When I drove into town, I’d drive the same loop I used to “cruise” when I was in high school. Penn to Main, then left, left at 6th, then left onto Myrtle and right on Penn. Then I’d drive to the park, maybe on Penn but maybe take Park. It’s such a time warp, breaking down a childhood home and part of you being sure it was only about 15 minutes ago you were 16. This time, just like 35 years earlier, I had that one song that I played on repeat. Over and over. Loudly. Windows down. Singing far louder than a person of my age/talent would be advised to do.

This time, it wasn’t Amy Grant. Or Chicago. Or Pat Benatar. To be honest, it was cringily age inappropriate but, hey, #jesuisarresteddevelopment. This time, my song was All Too Well by Taylor Swift. (Taylor’s Version, of course.) Just like we did it high school, it was the only song I wanted to hear, the only song that made me FEEL the feelings I wanted to feel.
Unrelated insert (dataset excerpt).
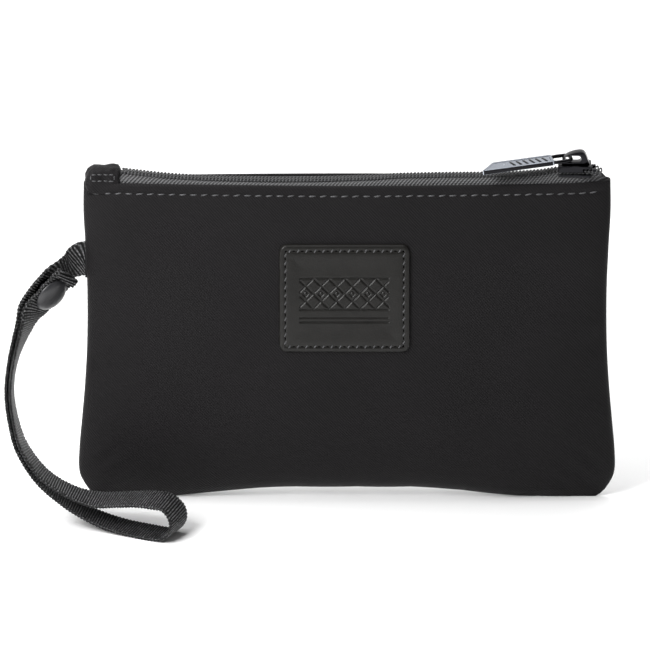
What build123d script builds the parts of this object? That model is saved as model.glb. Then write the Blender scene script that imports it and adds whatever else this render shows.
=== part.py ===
"""Zippered fabric pouch with a webbing wrist strap that a press stud closes.

The pouch stands on its bottom seam with its front, which carries the leather patch, facing -Y.
X runs along the zipper, Z is up, and the origin is on the floor under the middle of the pouch.
All sizes are in millimetres. The shell is two sewn halves; the front half swings out about the
bottom edge as the slider runs from the right end to the left.
"""

import math
import os

from build123d import *

os.makedirs("parts", exist_ok=True)

# ---------------------------------------------------------------- driving dimensions

TOP = 135.0  # height of the folded top edge of the shell
PARTING = 0.3  # gap between the front and the back half
SHELL = 1.0  # shell cloth with its backing
LINING = 0.5
CLOTH_GAP = 0.15  # between the shell and the lining
LINING_TOP = TOP - 9
STRAP_SLIT_LONG = 24.0  # the gap in the side seam that the webbing passes through
STRAP_SLIT_ROOM = (0.3, 0.8)
SECTION_STEP = 12  # degrees between the points of a section's outline
BEYOND = 60.0  # longer than anything that is cut away

# The stuffed shape: height, half width, depth of one half, and how square the section is.
PILLOW = [
    (0, 94.0, 4.5, 2.4),
    (6, 103.0, 8.2, 2.4),
    (20, 107.6, 10.6, 2.4),
    (48, 106.0, 12.0, 2.4),
    (88, 104.0, 11.0, 2.8),
    (118, 104.4, 8.2, 4.0),
    (TOP, 105.0, 6.3, 6.0),
]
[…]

For those who don’t know, All Too Well is a memory song. It’s about a young woman looking back on a former relationship where, how do I say this? She was more innocent at the beginning of the relationship than she was at the end. Taylor Swift originally recorded it in 2012 not too long after the written about relationship ended. When she re-recorded and rereleased it in 2021, there was added gravity and beauty. (IMHO.) When Taylor sang about the little town street, I was on MY little town street. It wasn’t just JAKE who was a little kid with glasses in a twin sized bed, I had been a little kid with glasses in a twin size bed. My mom tells stories about when I was on the tee ball team. As the days wore on, I understood that if I wanted to dance around the kitchen in the refrigerator light, the time was nigh. Soon, there would be no kitchen, no refrigerator, certainly no refrigerator light.

A few times, I brought my mom to the house and she would go through pictures or her jewelry. She’d tell a story and somehow get necklaces tangled up with each other. It’s easy to do. They are like memories in that regard. Part of the story of our house, or the house that was our house, is that my mom bought the house while my dad was out of town. The people who built it were transferred less than a year after it’s completion. She loved it and knew someone else would buy it before my dad returned so she made the down payment. It worked out. He loved the house. We all did. But no one loved the house more than my mom. In sentimental moments, I think of that house like Shel Silverstein’s Giving Tree, a generous protector who in turn, loved my mother most of all too.

I took pictures of every room before I left the house on that last morning on my way out of town. A friend who had gone through the same thing advised it and I am glad to have the photographic evidence. A family lived here. They weren’t perfect, they weren’t rich, they weren’t happy every moment. There was pain, there was death. Loss. Tears. But there was good. There were laughs. Hugs. Joy. And of course, love.

Are all stories love stories? Most are. From my house, our house, I drove to say goodbye to my mom. She sat on a bench outside so she could tell her grand pups how much she loved them. She and I hugged goodbye. “Don’t cry,” I said. Foolish, because certainly, everyone knows we feel better after we cry a little. “I love you,” we told each other.

And then I drove out of town. It felt necessary to play my anthem one last time as I pulled onto Highway 75. Not unlike young me, I couldn’t wait to leave. Again.

And maybe we got lost in translation
Maybe I asked for too much
But maybe this thing was a masterpiece ’til you tore it all up
Running scared, I was there
I remember it all too well.

Wind in my hair, you were there, you remember it all
Down the stairs, you were there, you remember it all
It was rare, I was there, I remember it all too well.